My mother had a picture of him and I used to study it as a child, wondering about him and his fate. His name was Jan, sometimes known as Jean. I only knew that he had died, maybe at Dachau or maybe Flossenbürg, or maybe in between and that he was a ‘missing person’ after the war. He was forced to work for the German occupier in Holland and at a certain point went into hiding, joined the resistance and got caught. And then disappeared into thin air.
Some very sobering information I gleaned at Dachau turned out to be part of the reason why so little was known about the fate of my uncle. We have all heard of the big concentration camps like Auschwitz, Mauthausen, Buchenwald, Dachau, Flossenburg and many more. But the Nazi penal system was set up in such a way that these main camps had very many sub-camps. Dachau, for example, had at least 100 sub-camps or ‘Kommandos’. A reasonably accurate estimate of the number of camps, prisons, ghettos and any other place where the Nazis (and their allies) imprisoned, enslaved, detained, persecuted or murdered their victims has only been available since 2013. In 1999 the Holocaust Memorial Museum started compiling an Encyclopedia of Camps and Ghettos, 1933–1945. A complete inventory of this information had never

been done as information was geographically scattered and in several different languages. The researchers started off expecting to find around 7. 000. After 13 years of research, gathered from over 400 organisations, the total number turned out to be a staggering 42.000. The New York Times describes this in an article aptly named The holocaust just got more shocking. When these sub-camps are drawn onto the map of Europe Germany and Poland disappear under the multitude of dots. I wrote about one of these sub-camps of concentration camp Natzweiler-Struthof in Frankfurt in the blog post Silent Witnesses.

And there is another bit of insight I gained at Dachau which made me aware of the memorials at many places we later visited in Bavaria. The magnitude and total senselessness of the death marches. In spring 1945 the SS ordered many of their prisoners, only shadows of whom they used to be, to walk southwards away from the advancing Allies, away from liberation. Travelling from Dachau to the Bavarian lakes and later northwards we saw many spots these marches passed by or ended, leaving thousands either dead through starvation or by a bullet. I later learnt that these marches are a turn of events which make the search for my uncle’s fate even more difficult.

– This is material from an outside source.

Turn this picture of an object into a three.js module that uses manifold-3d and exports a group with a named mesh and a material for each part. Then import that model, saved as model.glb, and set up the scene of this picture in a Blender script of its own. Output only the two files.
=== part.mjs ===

The urge to find out more about Jan has in the meantime led me from Salzburg, to Flossenbürg, Amsterdam and Arnhem. I have gained an incredible amount of insight and now know that more generations have been on the same quest. But the search is not complete. I still have a lot of archives to go to, many internet searches to do and visits to make. I will write about the insights gained in the storyline ‘From Holland to Bavaria’, written to honour my uncle, Jan van Boeckel.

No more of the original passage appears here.